Latitude: -118.272325 - Longitude: 33.915997
Image: Untitled

Additional Images

Description

In 1974 Los Angeles County built a library named for Madame A C  Bilbrew, a community leader, poet, musician and Los Angeles County deputy. Madame Bilbrew was a pioneer in radio and the first African American person to have her own radio show in the United States. The Bilbrew Library also houses the Black Resource Center which many authors and researchers use to study social, historical, and cultural aspects of Black history. Architect and artist Vincent J. Proby was hired to design this important library.  Proby was passionate about art and he included an artwork of his own in the building. The artwork is in the entrance foyer and is composed of concrete panels with embedded stained glass. The glass shapes form a bright and organic curvilinear pattern.
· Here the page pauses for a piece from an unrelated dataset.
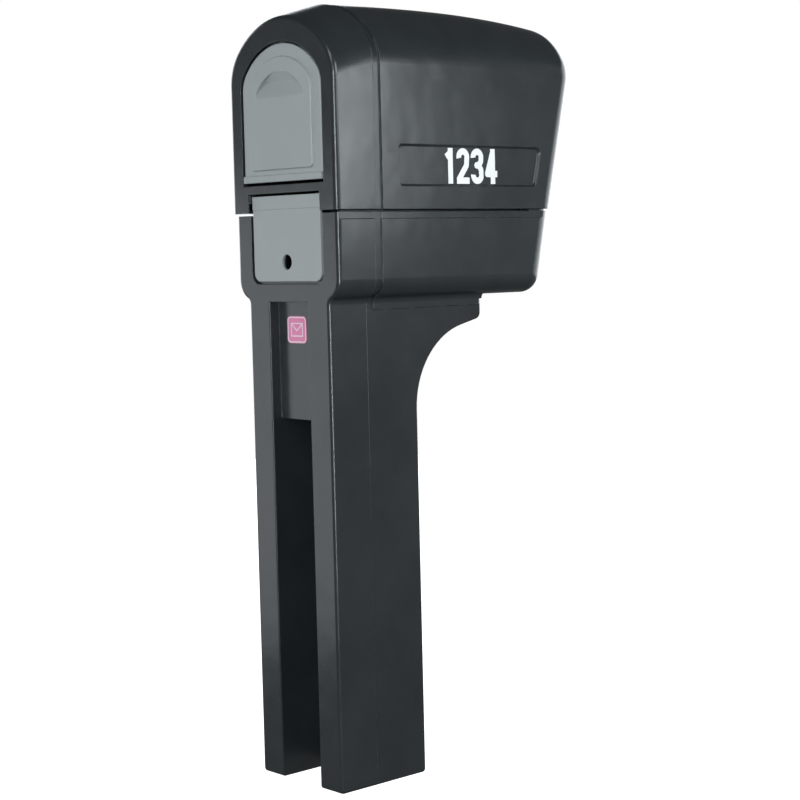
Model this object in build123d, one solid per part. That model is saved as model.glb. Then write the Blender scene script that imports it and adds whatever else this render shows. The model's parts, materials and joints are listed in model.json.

The panels are interspersed with narrow vertical windows that let light into the building.

About the Artist

Vincent J. Proby was born in Wichita, Texas in 1928.  As a child, he moved with his family to Los Angeles and remained in the area for the rest of his life.  He majored in architecture at the University of Southern California and designed many prominent buildings during the course of his career.  His works include buildings on the campuses of UCLA, Los Angeles City College, and Pierce College as well as several Los Angeles high schools, the California African American Museum, and structures at Camp Pendleton.  His artwork can be found in the collection of the California African American Museum.
In 1978 Proby was the first African American, and the first member of any minority group, to serve on the State Board of Architectural Examiners and throughout his life he served as a guest lecturer for several universities.  Vincent J. Proby passed away in 1987 at the age of 59.